The group who proclaimed the London lineup as "hideously white" was half-right, as "hideous" alone would have sufficed. As the U.K. charts regularly attest, black music is still a mystery to the Brits, unless it's being played by a slightly pudgy white dude with bad hair, worse clothes and a voice like a pickled hen. Speaking of which, where is Oasis, anyway? Chances are, Elton John and Paul McCartney were going to be playing Hyde Park that day for the press and spare change regardless, so their presence doesn't really count. And what's the over/under on Madonna getting mistaken for a roadie?

Jay-Z -- who has "retired" like a Dashiell Hammett detective -- alone makes Philly the show to see, while the rest of the lineup makes it the show to miss. Would it have been too much for Geldof to arrange for Terrell Owens and Allen Iverson to duet while Donovan McNabb vomited just offstage? Unless they can pull something like that off, this is just another awards show, albeit dedicated to a cause more worthwhile than celebrity self-glorification, although in their heart of hearts, many of the performers would undoubtedly disagree.

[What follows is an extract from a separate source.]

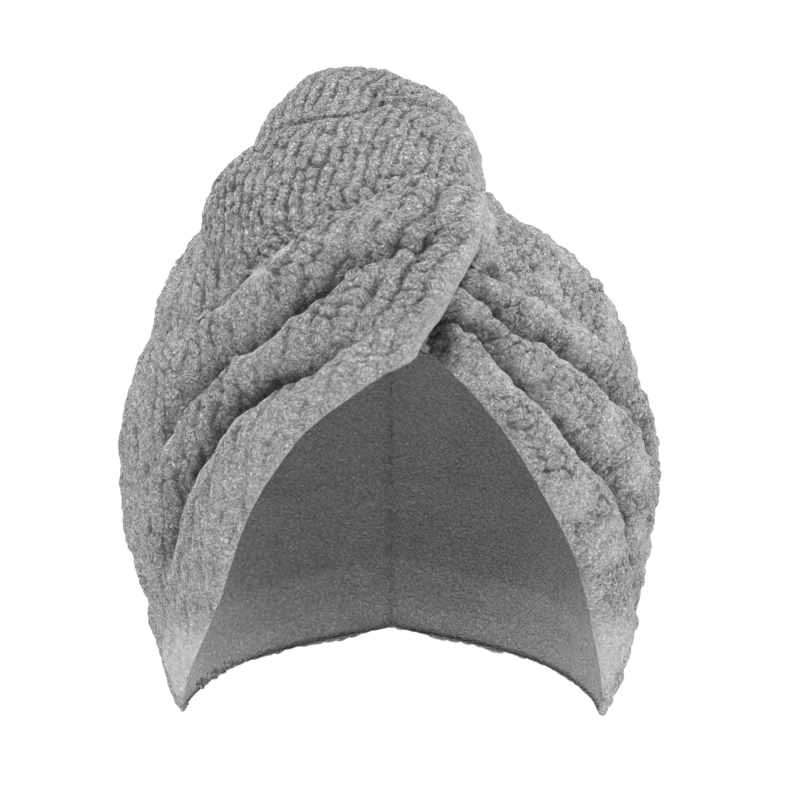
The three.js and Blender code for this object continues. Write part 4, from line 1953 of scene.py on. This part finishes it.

Few of these artists have ever taken anything even close to a true political stand beyond "love one another" and the patchouli-scented like -- a huge disappointment considering the amount of attention these concerts will receive, and the tremendous opportunity it presents those who are performing. Numerous articles have been written about pop music's irrelevance post-9/11 -- aside from country's jingoistic anthems, where was the unifying reaction to the horror? -- and this concert only furthers that perception, as artists with genuine political convictions (System of a Down, M.I.A. and, shit, even the horrifyingly-fascist-but-musically-great Montgomery Gentry) are kept just offstage so as not to offend. But the Western world should be offended by its complete ambivalence toward Africa and all developing nations. And if Geldof and the rest aren't willing to admit that, how much can this concert really accomplish?